The thing that occurred to me immediately upon using this was: where’s the state or metro area restriction? Say I’m a used car dealership in Ohio. I want to be able to get the demographic information for my state (or better yet, metro area.) If I know that the demographic breakdown for people searching on “used cars” is heavily slanted toward one gender and one age group, maybe I can take that information and use it when deciding my target demographic when creating, say, a Facebook campaign to promote my dealership. However since the initial search covers all the US, I can’t get demographic information for an area important to my state (though maybe I’ll play with that discovered demographic anyway when developing my FB ads.)
I encourage you to play with Yahoo Clues. Think about how you would approach a search problem, plug in your query, and see how other demographic groups are handling it. Warning: this can turn into a real timesink!
Ever since Yahoo hooked up with Bing I figured that was the end of Yahoo’s search enhancements and changes. I figured everything would be Bing Bing Bing. That appears not to be the case; late last week Yahoo announced yet more enhancements to its search engine. As I understand it these changes are currently being rolled out to users in the US and will be added to additional markets in 2011.
Yahoo said in its announcement that the best way to learn about these new enhancements would be to search Yahoo, and invited users to start by searching for topics such as “Lady Gaga.” But it’s funny; I meant to type “Lady Gaga” and I ended up typing “Engelbert Humperdinck”. Go figure. But it worked, anyway.
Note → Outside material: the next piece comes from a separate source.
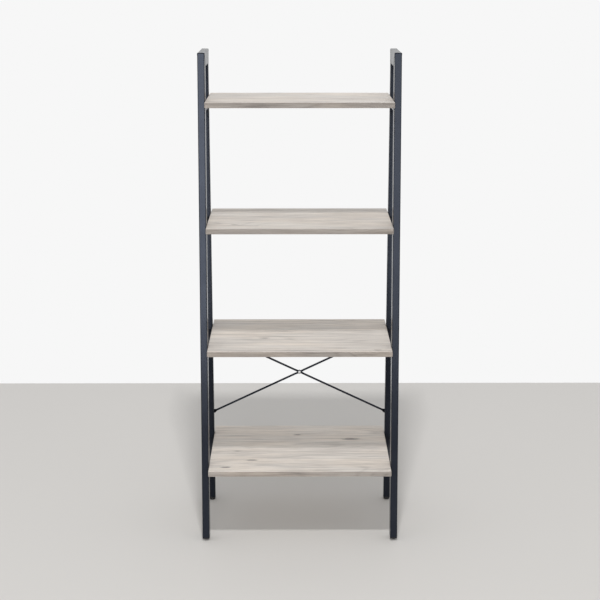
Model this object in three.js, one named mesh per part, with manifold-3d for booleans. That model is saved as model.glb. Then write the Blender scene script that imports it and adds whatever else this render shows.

Engelbert had a tab of his own at the top of the screen showing an album, with links to immediately start playing some of his music. Within seconds I was listening to Handbags and Gladrags. The tab had other tabs further to the right, showing me a collection of Engelbert images and tweets. (Well. One tweet.) Curious to see if more recent performers provided more information, I started typing “Lady Gaga” again but this time I ended up with “Laurie Anderson.” Hmm. Laurie Anderson had additional tabs at the top of the screen, including an “Overview” tab and a tab for videos. The video I wanted to look at didn’t play in-window like Engelbert did; I had to go to MySpace to get my ration of O Superman.
Yahoo also suggested searching for movies, put my attempt to type “Wall Street: Money Never Sleeps” ended up as “My Big Fat Greek Wedding.” (I don’t know WHAT is wrong with this keyboard…) While it was as extensive as the multitabs, I did get a poster, critic ratings, and a brief summary. (Yahoo’s Movies property has a page with even more information.)
The tabbed information windows at the top of the page are not limited to musicians. I got tabbed pages for people like Andre Agassi and Steve Ballmer (though not, strangely, for Bill Gates.) Currently-active athletes (I tried Brett Favre and Coco Crisp) don’t have tabs but do have information about their current sports statistics.
New additions to Yahoo aren’t limited to the Web site. The image search now has a slideshow across the top of its results, and I understand if you connect your Yahoo account to your Facebook account, you can also access public Facebook albums from Facebook friends.
Nothing Yahoo did in these upgrades is going to set the world on fire, but it’s a pleasant organization of information. I like the way the audio was integrated into the search results page but that makes me just want to see more.
Yahoo has announced a new site to cover the November 2010 midterm elections in the United States. It’s called Ask America and is available right now at http://askamerica.yahoo.com.
Once the Flash intro loads (zzzz) You’re asked to choose a topic, and then to vote on a question related to that topic. Once you’ve voted, you’re invited to leave a comment. (You have to log in to Yahoo to leave a comment, of course.) I took a look at a few issues and the comments left. The issues that are most at the center of
partisan debate seem to have the most inane comments (“It’s Bush’s fault!” “No, it’s Obama’s fault!”) while the ones that are not currently in the spotlight seems to have somewhat more articulate comments.
(Here’s my standard: “It’s so-and-so’s fault” is an inane comment. “It’s so-and-so’s fault because of these thought-about arguments” is generally not an inane comment. I might not agree with it, but I won’t consider it inane.)
You can choose states instead, though not every state is represented. I chose Virginia and the first voting card read: “Are stories like the Salahi gatecrashers distracting the public from more important issues?” Apparently it wasn’t distracting the public enough because I had no idea what that card was talking about. However underneath that card there were links to top news stories from sources like Yahoo and The New York Times. So now I know who those people are though I don’t feel like much of an informed American because of it.
I like the design — once it loads — and it’s clear a lot of effort has been put into creating sets of relevant questions both for topics and states. The question is, what is the Yahoo community going to do with this lovely design and potential for deep discourse?
Yahoo announced last week that its search suggestions will now be sensitive to where you are. Read the blog post for examples of why searching for santa in one place will get you different results from searching santa in another place.
I dunno. I tried it and it didn’t do that much for me. I started typing airport and I got suggestions for JFK airport and the Dallas-Fort Worth airport. Neither one of those is anywhere near me. I started typing North for North Carolina, and got the suggestion of Northwest Airlines. Yay.
After a few more searches I admit I could not see where the geographically-sensitive part was kicking in. But on the other hand I’m not deeply disappointed; if I’m looking for something local I either a) know enough about it to be able to search very specifically or b) include a location in the query itself.
As you’ll see if you read Yahoo’s announcement there’s apparently no way to turn this off, but frankly I’m not sure you’ll even notice it. But a note in the comments if you’re having more meaningful experience with this new feature.